Étoile Filante – 2025/26 Open Thread
July 2025 – Transfer News.
My primary goal for the last 6 months (if not longer) has been to sign a new left wingback, to replace Serge Ouro-Yondou, a player who has been serviceable domestically, but is an obvious weakness going forward. Especially with the Champions League on the horizon.
Yet, all of my efforts have failed. Our first signing was a mezzala — Kokou Abraw. Midfield depth, even if he is not a 1st XI player.
I’ve also spent months chasing a number of players who could take us to another level. Most wouldn’t give us the time of day. But with Champions League football on the menu, two have now changed their minds, even if others continue to reject us outright or accept other offers.
Frankly, my bitterness at this wave of rejection is tempered by how thrilled I am about both of these signings.
First up, is Junior Kamara, a Sierra Leonean U23 international who joins on a free transfer after declining to negotiate for the past 6 months. He will take over in the 1st XI for Kossi Mathias, and play alongside Yaovi Placca Fessou. If he can settle into the shadow striker role, he will be immense.
Next up, a player who negotiated when on a youth contract, but then opted to accept a new contract from his then-current club. We kept going back, and eventually his club accepted a $600 offer — yes, you read that correctly. Mauritanian U20 international Moussa Sy joins our midfield as a mezzala — another player who should be immense in Togo.
With my efforts to sign a left wingback proving fruitless, we turned towards loaning in a player – Daouda Kouadio, in on a no-fee/no-wage-contribution loan from ASEC, to take over for Serge Ouro-Yondou in our 1st XI.
Finally, a left wingback who can (should?) dominate in Togo and not be exposed in continental play.
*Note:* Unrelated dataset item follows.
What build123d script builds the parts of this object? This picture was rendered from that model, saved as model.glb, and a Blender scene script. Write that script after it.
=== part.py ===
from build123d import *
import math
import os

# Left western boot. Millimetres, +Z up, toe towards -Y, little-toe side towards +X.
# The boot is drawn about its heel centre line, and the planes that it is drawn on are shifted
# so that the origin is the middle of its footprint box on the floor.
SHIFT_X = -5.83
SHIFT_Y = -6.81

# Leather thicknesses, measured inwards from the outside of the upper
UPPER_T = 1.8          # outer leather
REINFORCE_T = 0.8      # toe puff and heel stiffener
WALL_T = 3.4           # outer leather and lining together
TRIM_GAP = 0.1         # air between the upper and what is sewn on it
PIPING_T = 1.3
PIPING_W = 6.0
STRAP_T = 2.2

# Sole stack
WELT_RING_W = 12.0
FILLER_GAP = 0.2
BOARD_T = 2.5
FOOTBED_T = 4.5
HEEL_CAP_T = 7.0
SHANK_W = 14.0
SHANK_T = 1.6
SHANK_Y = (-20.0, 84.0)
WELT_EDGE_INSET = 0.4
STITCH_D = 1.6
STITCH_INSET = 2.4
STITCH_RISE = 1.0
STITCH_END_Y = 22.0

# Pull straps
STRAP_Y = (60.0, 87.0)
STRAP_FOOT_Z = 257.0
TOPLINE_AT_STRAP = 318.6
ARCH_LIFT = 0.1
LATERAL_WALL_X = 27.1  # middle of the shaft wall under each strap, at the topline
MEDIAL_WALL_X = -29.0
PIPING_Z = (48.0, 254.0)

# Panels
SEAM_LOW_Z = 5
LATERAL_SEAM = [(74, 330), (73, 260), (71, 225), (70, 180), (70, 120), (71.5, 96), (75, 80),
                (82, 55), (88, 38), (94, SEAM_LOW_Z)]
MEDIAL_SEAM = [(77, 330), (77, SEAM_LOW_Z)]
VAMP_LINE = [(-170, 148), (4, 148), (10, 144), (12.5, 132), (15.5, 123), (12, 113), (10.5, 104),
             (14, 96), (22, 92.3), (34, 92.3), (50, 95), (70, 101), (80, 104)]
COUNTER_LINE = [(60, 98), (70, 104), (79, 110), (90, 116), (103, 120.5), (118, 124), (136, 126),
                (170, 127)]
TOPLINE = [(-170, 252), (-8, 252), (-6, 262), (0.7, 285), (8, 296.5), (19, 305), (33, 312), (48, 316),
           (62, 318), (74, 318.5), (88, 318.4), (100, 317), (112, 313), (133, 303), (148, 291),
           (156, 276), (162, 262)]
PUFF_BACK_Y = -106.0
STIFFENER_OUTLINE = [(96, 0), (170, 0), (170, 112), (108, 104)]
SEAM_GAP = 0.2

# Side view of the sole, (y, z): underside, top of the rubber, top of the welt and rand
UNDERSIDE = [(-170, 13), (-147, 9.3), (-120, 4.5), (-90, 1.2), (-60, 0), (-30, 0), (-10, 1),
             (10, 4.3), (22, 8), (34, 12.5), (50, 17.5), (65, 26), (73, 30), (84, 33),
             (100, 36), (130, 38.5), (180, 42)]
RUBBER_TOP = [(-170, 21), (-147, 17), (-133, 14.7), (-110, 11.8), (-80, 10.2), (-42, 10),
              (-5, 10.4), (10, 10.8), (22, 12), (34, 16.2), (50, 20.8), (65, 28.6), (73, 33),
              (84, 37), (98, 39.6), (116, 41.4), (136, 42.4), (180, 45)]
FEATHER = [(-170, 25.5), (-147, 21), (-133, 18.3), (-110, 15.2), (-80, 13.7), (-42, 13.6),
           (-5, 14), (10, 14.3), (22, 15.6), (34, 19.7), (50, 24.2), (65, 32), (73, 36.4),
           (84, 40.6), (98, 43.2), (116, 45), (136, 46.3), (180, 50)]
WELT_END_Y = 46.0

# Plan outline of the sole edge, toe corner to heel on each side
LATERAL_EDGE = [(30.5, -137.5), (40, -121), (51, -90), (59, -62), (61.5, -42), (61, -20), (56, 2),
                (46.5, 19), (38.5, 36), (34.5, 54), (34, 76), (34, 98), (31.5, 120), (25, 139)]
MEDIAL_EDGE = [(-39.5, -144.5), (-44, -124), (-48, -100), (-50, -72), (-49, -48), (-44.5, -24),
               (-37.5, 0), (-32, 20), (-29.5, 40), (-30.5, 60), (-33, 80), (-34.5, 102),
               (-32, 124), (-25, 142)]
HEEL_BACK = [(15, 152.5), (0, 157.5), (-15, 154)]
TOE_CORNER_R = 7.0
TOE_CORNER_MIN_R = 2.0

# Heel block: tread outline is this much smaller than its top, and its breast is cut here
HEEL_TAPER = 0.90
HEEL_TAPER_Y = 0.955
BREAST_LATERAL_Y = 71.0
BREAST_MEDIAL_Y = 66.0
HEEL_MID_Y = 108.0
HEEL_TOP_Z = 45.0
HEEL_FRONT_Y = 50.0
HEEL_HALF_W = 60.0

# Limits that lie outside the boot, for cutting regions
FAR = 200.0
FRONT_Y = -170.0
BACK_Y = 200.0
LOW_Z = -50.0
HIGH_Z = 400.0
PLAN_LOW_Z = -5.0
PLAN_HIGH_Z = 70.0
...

July 2025 – Champions League Draw.
We are fortunate in the preliminary round draw to avoid several larger teams, and will face Lesotho Defense Force at the first hurdle. The only problems are two-fold: (1) we will only have 2 friendlies under our belt before the 1st leg; and (2) if we prevail, we will likely face Tunisian champions, CS Sfax in the First Round.
August 2025 – Champions League, Preliminary Round.
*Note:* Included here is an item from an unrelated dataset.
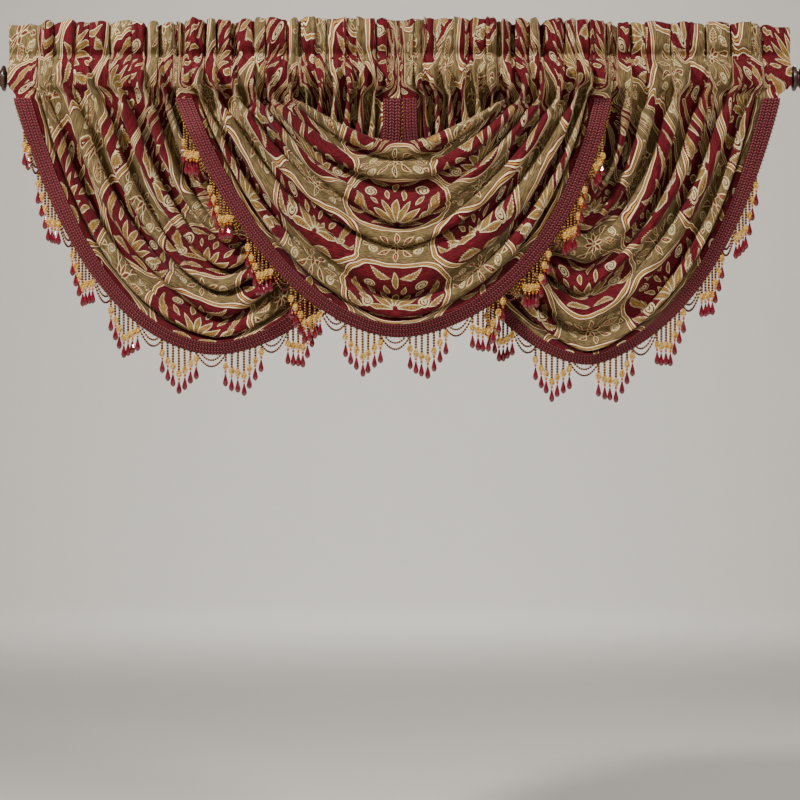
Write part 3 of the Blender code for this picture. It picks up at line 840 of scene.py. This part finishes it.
def header_grid(row, place, fine, uv_edge):
    """One header section, from the front's lower edge over the ruffle to the back."""
    name, which, side, x_low, x_high, top_z, reach_l, reach_r = row
    foot = swag_surface(which, side, [0.0], place, fine)[0]
    out = fine[:, 5]
    foot_falls = foot[0, 0] > foot[-1, 0]
    order = np.argsort(foot[:, 0], kind="stable")
    foot, out, lines, edge_uv = foot[order], out[order], place[order], uv_edge[order]
    count = len(lines)
    even = (lines - lines[0]) / (lines[-1] - lines[0])
    inward = np.minimum(even, 1 - even)
    own = (foot[:, 0] - foot[0, 0]) / (foot[-1, 0] - foot[0, 0])
    x_top = mix(x_low - 1.6, x_high + 1.6, mix(own, even, 0.5))
    foot_x = foot[:, 0] - reach_l * (1 - ease(even / 0.06)) + reach_r * (1 - ease((1 - even) / 0.06))
    start = 0.15 if name == "header_left_outer" else 0.0
    stop = 0.86 if name == "header_right_outer" else 1.0
    gathered = ease((even - start) / 0.05) * ease((stop - even) / 0.05)
    lobe = gather(lines, which, side) * gathered
    lobe = mix(0.45, lobe, gathered)

    # The pocket's front, from its lower seam up to the stitch line.
    tall = np.linspace(0.0, 1.0, 28)[:, None]
    z_pocket = np.interp(tall[:, 0], (0.0, 0.2, 1.0), (POCKET_Z - HEAD_GAP, -34.0, STITCH_Z))[:, None]
    round_rod = np.interp(z_pocket, (-50.5, -40, -22, 8, 18, 28, 36, 42),
                          (0, -15, -27.5, -28, -25, -18, -9, -3))
    leave = ease((-20.0 - z_pocket) / 30.5)
    base = mix(round_rod, foot[:, 1], leave)
    full = np.interp(z_pocket, (-50.5, -30.0, 0.0, 20.0, 36.0, 42.0), (0.0, 0.7, 1.0, 0.8, 0.4, 0.25))
    shown_roll = np.interp(z_pocket, (-50.5, -30, 16, 39), (0, 1, 0.9, 0))
    pucker = np.abs(np.sin(2.9 * math.pi * lines * LOBES[which][side] / LAST + 0.4)) ** 0.7
    near_seam = bell((z_pocket - STITCH_Z) / 16.0)
    y_pocket = base - POCKET_FULL * full * (lobe - 0.1) - POCKET_ROLL * out * gathered * shown_roll
    y_pocket = y_pocket - POCKET_PUCKER * near_seam * pucker * gathered
    z_pocket = z_pocket + 0 * lines

    # The ruffle's front and back, with its rounded lobes.
    rise = np.linspace(0.0, 1.0, 24)[1:, None]
    full = 0.25 + 0.75 * ease(rise / 0.4)
    swell = np.sin(math.pi * np.clip(0.12 + 0.76 * rise, 0, 1)) ** 0.5
    crown = RUFFLE_Y + 10.0 - RUFFLE_LOBE * lobe * full * swell
    y_ruffle = mix(-3.0, crown, ease(rise / 0.22))
    y_ruffle = y_ruffle - RUFFLE_PUCKER * bell(rise / 0.16) * (pucker * gathered)
    phase = lobe_phase(lines, which, side)
    slot = bell((phase - np.round(phase)) / 0.1) * gathered
    y_ruffle = y_ruffle + RUFFLE_SLOT * slot * ease(rise / 0.2)
    y_ruffle = y_ruffle + 1.6 * np.sin(5 * rise + 1.3 * lines) * rise
    high = top_z + 2.0 - RIM_DIP * (1 - lobe) ** 1.3 + 1.5 * np.sin(2.9 * lines + side)
    if name == "header_right_outer":
        high = high - 7.0 * ease((even - 0.86) / 0.14)
    if name == "header_left_outer":
        high = high - 3.0 * ease((0.1 - even) / 0.1)
    z_ruffle = STITCH_Z + (high - STITCH_Z) * rise
    thin = 2.2 + 4.0 * np.sin(math.pi * rise[::-1] * 0.9) * lobe
    y_back = y_ruffle[::-1] + thin

    # The back of the pocket, behind the rod.
    down = np.linspace(0.0, 1.0, 16)[:, None]
    z_rear = mix(STITCH_Z, POCKET_Z, down) + 0 * lines
    belly = np.interp(down[:, 0], (0, 0.15, 0.35, 0.6, 0.8, 1.0), (1.6, 16.0, 26.8, 28.2, 24.0, 6.0))
    y_rear = np.maximum(belly[:, None] - 1.2 * lobe, foot[:, 1] + 1.2)
    y_rear[-1] = foot[:, 1] + 1.2
    z = np.concatenate([z_pocket, z_ruffle, z_ruffle[::-1][1:], z_rear])
    y = np.concatenate([y_pocket, y_ruffle, y_back[1:], y_rear])

    # Near its two ends the section turns back, so that neighbours meet in a crease.
    end_fold = 1 - ease(inward / 0.02)
    if name == "header_left_outer":
        end_fold = end_fold * (even > 0.5)
    if name == "header_right_outer":
        end_fold = end_fold * (even < 0.5)
    up_high = ease((z - POCKET_Z) / 20.0)
    front = np.zeros((len(y), 1))
    front[:len(y_pocket) + len(y_ruffle)] = 1.0
    y = y + 7.0 * end_fold * up_high * front * (z > STITCH_Z + 12)
    share = ease((z - POCKET_Z) / 36.0)
    x = foot_x + (x_top - foot_x) * share
    sway = 3.0 * np.sin(2.1 * lines + 1.7 * side) * ease((z - STITCH_Z) / 90.0)
    lap = np.sin(TURN * phase) * gathered * ease(inward / 0.05)
    lap = lap * (x_high - x_low) / LOBES[which][side] * (0.15 if foot_falls else -0.15)
    x = x + lap * front * ease((z - POCKET_Z) / 60.0)
    x = x + sway * ease(inward / 0.1)
    points = np.stack([x, y, z], axis=2)
    up = lengths(points)
    way = -1.0 if side == 0 else 1.0
    u = edge_uv[:, 0] + way * up
    arc = lengths(points[len(y_pocket) + 10])
    hidden = np.floor(phase) + ease((phase - np.floor(phase) - 0.9) / 0.1)
    growth = 1.0 if edge_uv[-1, 1] > edge_uv[0, 1] else -1.0
    own_v = edge_uv[count // 2, 1] + growth * (arc - arc[count // 2])
    own_v = own_v + CREASE_HIDES * (hidden - hidden[count // 2]) * gathered
    v = mix(edge_uv[:, 1], own_v, ease((z - POCKET_Z) / 45.0))
    return points, np.stack([u, v], axis=2)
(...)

On paper, this is a tie we should win.
At the same time, it is our first continental match since 1998, when we were eliminated in the First Round of the Confederation Cup — we need to show well.
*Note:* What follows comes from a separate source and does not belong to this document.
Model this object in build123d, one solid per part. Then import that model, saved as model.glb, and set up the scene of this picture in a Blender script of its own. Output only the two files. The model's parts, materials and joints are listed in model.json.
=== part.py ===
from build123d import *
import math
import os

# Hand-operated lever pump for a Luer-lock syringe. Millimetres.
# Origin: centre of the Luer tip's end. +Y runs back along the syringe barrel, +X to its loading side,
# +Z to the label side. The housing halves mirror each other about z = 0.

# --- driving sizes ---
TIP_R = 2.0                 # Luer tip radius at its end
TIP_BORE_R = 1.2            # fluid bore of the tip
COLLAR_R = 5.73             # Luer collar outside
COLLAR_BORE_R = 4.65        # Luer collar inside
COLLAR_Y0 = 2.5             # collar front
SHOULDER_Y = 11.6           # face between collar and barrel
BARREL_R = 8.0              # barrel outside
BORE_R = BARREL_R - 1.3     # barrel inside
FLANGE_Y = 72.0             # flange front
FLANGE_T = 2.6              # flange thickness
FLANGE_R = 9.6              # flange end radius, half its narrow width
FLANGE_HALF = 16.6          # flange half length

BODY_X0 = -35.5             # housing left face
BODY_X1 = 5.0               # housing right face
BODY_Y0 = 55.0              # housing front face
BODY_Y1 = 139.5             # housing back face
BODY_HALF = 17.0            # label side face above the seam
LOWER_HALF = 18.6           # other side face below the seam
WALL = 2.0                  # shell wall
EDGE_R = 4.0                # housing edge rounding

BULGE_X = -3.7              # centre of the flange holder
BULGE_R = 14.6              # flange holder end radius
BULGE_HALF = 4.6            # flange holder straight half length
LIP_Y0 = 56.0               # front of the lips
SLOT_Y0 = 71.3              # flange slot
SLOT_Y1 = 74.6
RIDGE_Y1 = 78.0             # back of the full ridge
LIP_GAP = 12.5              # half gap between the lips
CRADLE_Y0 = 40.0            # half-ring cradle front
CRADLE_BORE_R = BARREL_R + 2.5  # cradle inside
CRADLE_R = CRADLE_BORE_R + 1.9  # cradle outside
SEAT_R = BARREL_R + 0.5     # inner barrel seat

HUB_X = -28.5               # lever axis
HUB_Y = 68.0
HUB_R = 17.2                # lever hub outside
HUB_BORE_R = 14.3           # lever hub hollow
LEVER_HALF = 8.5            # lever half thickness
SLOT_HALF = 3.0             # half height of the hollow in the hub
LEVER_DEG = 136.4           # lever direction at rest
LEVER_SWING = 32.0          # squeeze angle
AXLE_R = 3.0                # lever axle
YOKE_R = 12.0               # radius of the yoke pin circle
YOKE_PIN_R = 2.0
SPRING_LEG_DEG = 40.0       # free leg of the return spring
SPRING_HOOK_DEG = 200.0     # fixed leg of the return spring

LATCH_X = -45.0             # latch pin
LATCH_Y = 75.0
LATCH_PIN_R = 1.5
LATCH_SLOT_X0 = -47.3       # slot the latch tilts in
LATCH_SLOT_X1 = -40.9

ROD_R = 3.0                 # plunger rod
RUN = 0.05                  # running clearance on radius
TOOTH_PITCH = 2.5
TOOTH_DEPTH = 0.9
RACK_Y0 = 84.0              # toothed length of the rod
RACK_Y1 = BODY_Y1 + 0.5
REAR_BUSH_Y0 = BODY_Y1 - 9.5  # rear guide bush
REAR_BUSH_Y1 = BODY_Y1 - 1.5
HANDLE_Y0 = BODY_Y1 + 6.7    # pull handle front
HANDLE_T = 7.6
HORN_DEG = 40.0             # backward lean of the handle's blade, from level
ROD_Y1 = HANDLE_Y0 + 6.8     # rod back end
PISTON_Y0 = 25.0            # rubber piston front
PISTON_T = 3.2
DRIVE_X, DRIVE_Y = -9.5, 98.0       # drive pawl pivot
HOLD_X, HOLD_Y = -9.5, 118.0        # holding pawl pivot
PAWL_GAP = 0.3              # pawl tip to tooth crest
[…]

We lay seige to the LDF goal, our lack of match fitness irrelevant in light of our superiority. The match finishes 6-nil (a scoreline highly favorable to the visitors) behind debut goals from Kamara and Abraw, and a debut assist from Sy, in front of a record crowd of 1,450 (with record gate receipts of $5k).
We’re missing 7 players for the return leg — 5 players on international duty with Togo B, and 2 injuries. We are predictably sloppy. Dominant, yet far from ruthless in a 1-nil win.
We will need a much better performance against the Tunisians, who progressed 7-nil on aggregate.
Television rights for 2025/26 remain right where they were last year, a whopping $4.9k per team. For the entire year.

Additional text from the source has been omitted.